Forum Moderators: open

Message Too Old, No Replies

Msn?

         

wilderness

3:32 pm on Mar 22, 2006 (gmt 0)

WebmasterWorld Senior Member 10+ Year Member Top Contributors Of The Month



66.240.231.89 - - [21/Mar/2006:22:35:01 -0800] "GET /myfolder/mypage.html HTTP/1.1" 200 39596 "-" "msnbot/1.0 (+http://search.msn.com/msnbot.htm)"

grabbed many pages in 3-second intervals.
All without robots.txt or image,

I care less if it's a valid MSN bot or not.
MSN has far too many bots spidering already.
This one is not an accepted method of crawling and is indifferent to MSN's standard compliance.

Pfui

8:35 pm on Mar 22, 2006 (gmt 0)

WebmasterWorld Senior Member 10+ Year Member Top Contributors Of The Month



I think it's a fake msnbot because I've never seen legit versions hailing from other than Microsoft domains, and the IP you provided tracks back to "California Regional Intranet, Inc." (Cari.net) -- an apparent server farm.

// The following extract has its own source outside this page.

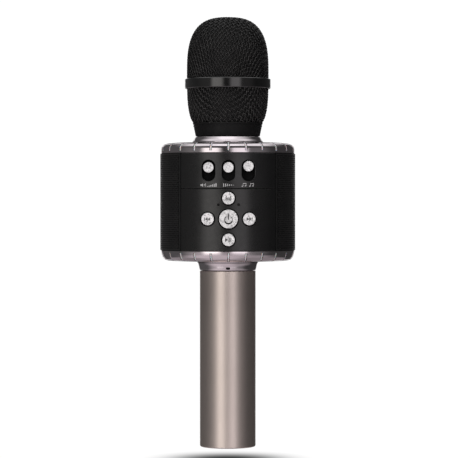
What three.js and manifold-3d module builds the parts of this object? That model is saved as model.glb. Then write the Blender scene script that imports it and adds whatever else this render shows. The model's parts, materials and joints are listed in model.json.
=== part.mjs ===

FWIW, after I saw my first fake msnbot, I restricted the UA to MS-only hosts:

RewriteCond %{HTTP_USER_AGENT} ^msnbot 
RewriteCond %{REMOTE_HOST}!^[^.]+\.search\.msn\.com$
RewriteCond %{REMOTE_HOST}!^[^.]+\.msn\.com$
RewriteCond %{REMOTE_HOST}!^[^.]+\.phx\.gbl$
# hotmail: 64.4.0.0 - 64.4.63.255
RewriteCond %{REMOTE_ADDR} ^64\.4\.$
RewriteRule ^.*$ - [F]

Notes:

The preceding code works for me but my code can always be streamlined and/or more properly/efficiently written:)

If copy-pasting, be sure there's a space before each exclamation mark -- this forum's programming strips them out.